We give every website a score out of 100 to help you quickly judge if a backlink is worth pursuing. Think of it like a credit score for websites - higher is better, and certain red flags can really hurt the score.
90–100 Points: Excellent High-quality websites with strong reputations. They're established, trustworthy, and a backlink from them will genuinely help your SEO. Go ahead and pursue these opportunities.
76–89 Points: Good, solid websites with only minor issues. They might be relatively new or have a slightly elevated spam score, but they're generally safe bets. These backlinks will still provide good SEO value.
61–75 Points: Average. Proceed with caution. These sites have some noticeable quality issues — maybe they're fairly new, have moderate spam signals, or are missing some legitimacy markers. Review carefully before deciding.
1–60 Points: Poor. Multiple red flags detected. These backlinks probably won't help much and might even hurt your SEO. Generally, it's best to avoid unless you personally know and trust the site.
Score of 0: Disqualified. A score of exactly zero doesn't mean "very poor" — it means a specific disqualifying condition was detected that guarantees the backlink provides zero SEO value. See the deal-breakers section below.
We analyse websites across several key areas:
Domain Reputation: How long has the site been around? Does it have a good track record? Does it appear in web archives, indicating it's been a real site for years?
Technical Quality: Does it use secure HTTPS? Are there any dodgy redirects?
Spam Signals: Does Moz flag it as spammy? Does Google consider it dangerous?
Legitimacy Markers: Does it have a contact page? Is it a root domain rather than a subdomain?
Some things automatically drop a site to zero because they guarantee the backlink won't help your SEO at all:
NOFOLLOW links only: Sites like Facebook, Pinterest, and Wikipedia don't pass SEO value through their links. Why pursue something that offers no value?

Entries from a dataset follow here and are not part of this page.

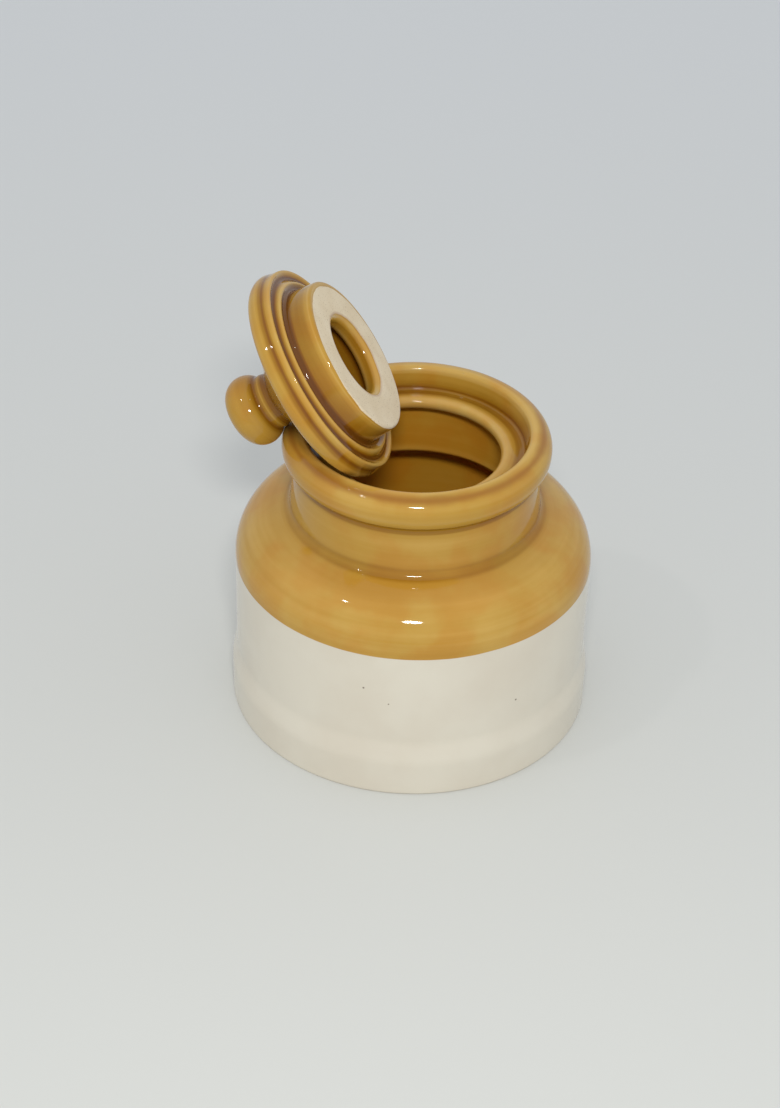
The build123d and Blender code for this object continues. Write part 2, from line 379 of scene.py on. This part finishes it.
def reckon(graph, operation, first, second=0.0, third=0.0, clamp=False):
    node = graph.nodes.new("ShaderNodeMath")
    node.operation = operation
    node.use_clamp = clamp
    for socket, value in zip(node.inputs, (first, second, third)):
        wire(graph, socket, value)
    return node.outputs[0]


def vectorReckon(graph, operation, first, second):
    node = graph.nodes.new("ShaderNodeVectorMath")
    node.operation = operation
    wire(graph, node.inputs[0], first)
    wire(graph, node.inputs[1], second)
    return node.outputs["Value"]


# A soft step from 0 to 1, and the step down from 1 at an edge
def fade(graph, value, low, high):
    node = graph.nodes.new("ShaderNodeMapRange")
    node.interpolation_type = "SMOOTHSTEP"
    wire(graph, node.inputs["Value"], value)
    wire(graph, node.inputs["From Min"], low)
    wire(graph, node.inputs["From Max"], high)
    return node.outputs["Result"]


def below(graph, value, edge, blur):
    return reckon(graph, "SUBTRACT", 1, fade(graph, value, edge, edge + blur))


def blend(graph, share, first, second, how="MIX"):
    node = graph.nodes.new("ShaderNodeMix")
    node.data_type = "RGBA"
    node.blend_type = how
    wire(graph, node.inputs["Factor"], share)
    wire(graph, node.inputs["A"], first)
    wire(graph, node.inputs["B"], second)
    return node.outputs["Result"]


def noise(graph, place, scale, detail, stretch=(1, 1, 1)):
    mapping = graph.nodes.new("ShaderNodeMapping")
    mapping.inputs["Scale"].default_value = stretch
    graph.links.new(place, mapping.inputs["Vector"])
    node = graph.nodes.new("ShaderNodeTexNoise")
    node.inputs["Scale"].default_value = scale
    node.inputs["Detail"].default_value = detail
    graph.links.new(mapping.outputs["Vector"], node.inputs["Vector"])
    return node.outputs["Fac"]


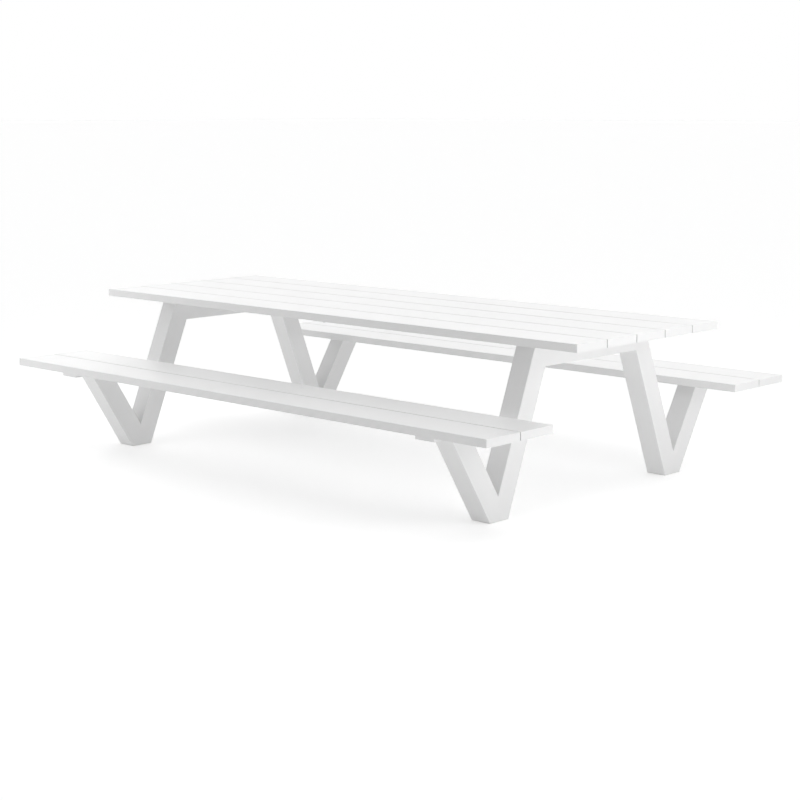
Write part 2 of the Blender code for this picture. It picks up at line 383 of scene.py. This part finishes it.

Blocked from search engines: If the page tells Google not to index it, your link won't count.
Parked domains: "This domain is for sale" pages aren't real websites.
URL redirects to a different domain: If the URL redirects elsewhere, you're not getting a link from where you expected.
UGC platform detected: If the overwhelming majority of outbound links on the page are nofollowed, the site is applying a blanket nofollow policy — typically a sign that it's a user-generated content platform where links carry no weight.
Google Safe Browsing threat: If Google has flagged the site for malware or phishing, it's an automatic zero.
These issues significantly reduce a site's score because they indicate quality problems:
Very new domains (under a year old) — haven't proven themselves yet.
High spam scores — Moz has detected numerous spam characteristics.
No security — sites without HTTPS are outdated and risky.
These items appear as warnings but don't automatically reduce the score — they need your judgement:
Content mills — sites publishing lots of posts could be spam OR legitimate publications.
Suspicious patterns — sites with "Write for Us" pages are common on both spammy sites AND legitimate blogs.
High nofollow link rate — if many outbound links are nofollowed but not enough to trigger the UGC zero, we'll flag the percentage. Some no-following is normal editorial practice; a very high rate warrants a closer look.
Our Recommendation:
Focus your efforts on sites scoring 76 or above. These provide genuine SEO value and are worth your time.
For scores between 61 and 75, read the warnings carefully. Sometimes these can still be good opportunities depending on your specific situation.
Avoid anything below 61 unless you personally know and trust the site. The score indicates there are real quality concerns.
If the score is exactly 0, a specific disqualifying condition was found — check which deal-breaker triggered it before pursuing the link.
Trust Scores are a helpful starting point, but they're not the whole story:
Relevance matters: A score-65 site in your exact industry might be more valuable than a score-90 generic directory.
Quality over quantity: One great contextual link beats ten mediocre ones.
New can be good: Brand-new, high-quality sites get penalised for age, but could be great long-term partners.
Warnings aren't penalties: Items in the warning section are for your awareness — they require human judgement.
Use your judgement: The score is a tool to save you time, not a replacement for your own assessment.